There is no such thing as an absence of politicization. A seeming lack of politicization is in every instance an accommodation of the politics of the ruling class. When socialists say we must “re-politicize” organized labor, we mean it not in the sense that we must give labor unions political direction where presently they have none, but in the sense that we must orient them in a socialist direction, the direction of the historical interests of the entire working class, where presently theirs is the direction of the absorption of the organized energies of the working class into the system of capitalist class rule. If we are to re-politicize organized labor at all, we must do so as socialists.

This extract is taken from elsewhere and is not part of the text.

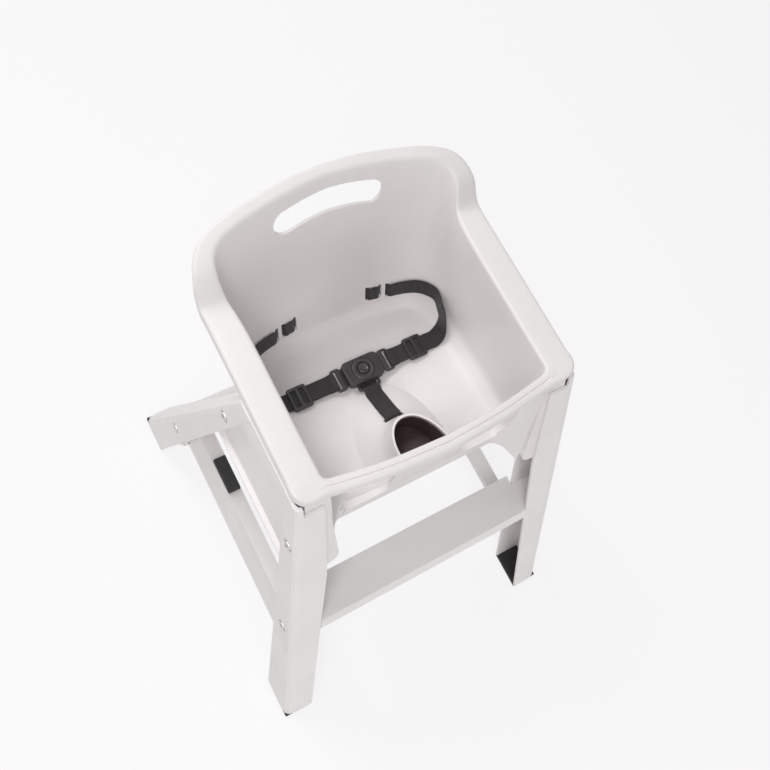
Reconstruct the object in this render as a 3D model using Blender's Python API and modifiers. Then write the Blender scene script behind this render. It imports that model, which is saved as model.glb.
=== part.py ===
"""A stackable high chair: a moulded seat tub with leg openings and a pommel, carried by two A-shaped
side frames of open channel, with a footrest board, a rear crossbar, lower side rails and a
three-point harness.

Lengths are in metres. +Z is up, the front of the chair faces -Y, and the origin is on the floor in
the middle of the footprint. A "drop" is a distance below the top of the arm rims.
"""

import math

import bmesh
import bpy
from mathutils import Matrix, Vector

COLLECTION = "high_chair"

# Overall places
RIM_HEIGHT = 0.670  # top of the arm rims above the floor
CUT_OVERRUN = 0.006  # how far a cutter runs past what it cuts
SEAT_GAP = 0.0003  # between pieces that rest on each other

# Seat tub
ARM_INNER_HALF = 0.152
ARM_RIM_WIDTH = 0.0386
ARM_OUTER_HALF = ARM_INNER_HALF + ARM_RIM_WIDTH
TUB_LENGTH = 0.306  # front corner of the arms to the inner edge at the top of the back
BACK_RISE = 0.066  # inner edge at the top of the back above the arm rims
SEAT_DEPTH = 0.170  # front of the pan below the arm rims
TUB_WALL = 0.004
LIP_DROP = 0.016
RIM_ROUND = 0.004
PAN_DISH_SHARE = 0.985
PAN_TILT_SHARE = 0.2
STEPS_BETWEEN_KEYS = 2
MERGE_DISTANCE = 0.0001
WALL_ROW_SHARES = (0.33, 0.67)  # rows down the wall between the rim and the foot
BEND_ROW_SHARE = 0.3  # rows from the foot of the wall to the border of the pan
BORDER_ROW_SHARE = 0.75
PAN_ROW_SHARES = (0.12, 0.5)  # rows from the border to the middle of the pan

# Inner edge of the rim from the middle of the front rail round to the middle of the back, as shares
# of the inner half width, the tub length and the rise of the back
INNER_EDGE_SHARES = (
    (0.0, -0.056, -0.03), (0.5, -0.042, -0.03), (0.92, -0.012, -0.03), (0.98, -0.003, -0.015),
    (1.0, 0.013, 0.0), (1.0, 0.03, 0.0), (1.0, 0.06, 0.0), (1.0, 0.33, 0.0), (1.0, 0.61, 0.0),
    (1.013, 0.71, 0.0), (1.033, 0.762, 0.08), (1.053, 0.824, 0.47), (1.013, 0.889, 0.70),
    (0.88, 0.931, 0.83), (0.56, 0.97, 0.91), (0.26, 0.99, 0.97), (0.0, 1.0, 1.0),
)
# Outer edge of the rim, in shares of the outer half width and of the same lengths
OUTER_EDGE_SHARES = (
    (0.0, -0.115, -0.09), (0.4, -0.10, -0.09), (0.735, -0.072, -0.09), (0.805, -0.066, -0.06),
    (0.945, -0.06, -0.05), (1.0, -0.02, 0.0), (1.0, 0.046, 0.0), (1.0, 0.33, 0.0), (1.0, 0.61, 0.0),
    (1.0, 0.71, 0.0), (1.002, 0.771, 0.05), (0.986, 0.84, 0.485), (0.908, 0.925, 0.77),
    (0.745, 0.98, 0.91), (0.462, 1.02, 1.0), (0.22, 1.039, 1.06), (0.0, 1.046, 1.076),
)
# Foot of the wall and border of the pan, in shares of the inner half width, the tub length and the
# seat depth
WALL_FOOT_SHARES = (
    (0.0, -0.072, -0.88), (0.487, -0.065, -0.88), (0.868, -0.046, -0.88), (0.928, -0.026, -0.88),
    (0.96, 0.0, -0.88), (0.974, 0.026, -0.88), (0.974, 0.06, -0.88), (0.974, 0.33, -0.906),
    (0.967, 0.54, -0.93), (0.934, 0.608, -0.953), (0.88, 0.654, -0.976), (0.816, 0.686, -1.0),
    (0.737, 0.706, -1.024), (0.63, 0.722, -1.04), (0.42, 0.742, -1.06), (0.21, 0.752, -1.07),
    (0.0, 0.755, -1.07),
)
PAN_BORDER_SHARES = (
    (0.0, -0.033, -0.976), (0.46, -0.03, -0.976), (0.737, -0.02, -0.976), (0.79, -0.007, -0.976),
    (0.83, 0.013, -0.976), (0.85, 0.04, -0.976), (0.855, 0.066, -0.976), (0.855, 0.33, -1.0),
    (0.862, 0.507, -1.035), (0.842, 0.562, -1.053), (0.803, 0.60, -1.065), (0.743, 0.634, -1.08),
    (0.67, 0.657, -1.094), (0.58, 0.673, -1.106), (0.395, 0.693, -1.118), (0.197, 0.706, -1.124),
    (0.0, 0.71, -1.124),
)
PAN_MIDDLE_SHARES = (
    0.01, 0.03, 0.05, 0.07, 0.09, 0.12, 0.16, 0.31, 0.45, 0.50, 0.53, 0.56, 0.585, 0.61, 0.635,
    0.655, 0.67,
)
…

Comrade Alexander’s closing statements seem out of place to me. The remainder of the letter is reasonable, if disagreeable, but the last lines seem to be a misplaced snipe at MUG for “sectarianism” of the newspaper-pushing variety. I do not believe this is a charitable interpretation of the position MUG has outlined. Compare and contrast MUG’s five points with the actions of ultra-sectarians like the Socialist Equality Party. The SEP, in its intervention in the recent United Auto Workers elections, advanced a platform with no bearing on shop-floor struggles or the real internal politics of the union, demanding dissolution of the UAW into “rank-and-file committees” that would effectively serve as fronts for the party. MUG, meanwhile, calls on DSA to intervene in a way that directly addresses and furnishes support for existing shop-floor struggles, to form socialist caucuses that would engage with union politics with the goal of electing “tribunes of the people” to union offices, and to work with the current advanced guard of organized labor to build the party of the working class on the terms already being forged by workers progressing towards that goal, rather than on terms dictated to the rank and file from the bureaucrats of an external party-sect. These are the foundations of MUG’s labor strategy as I understand it. They are not sectarian, they are the application of the merger formula to the present conditions of the class struggle in America.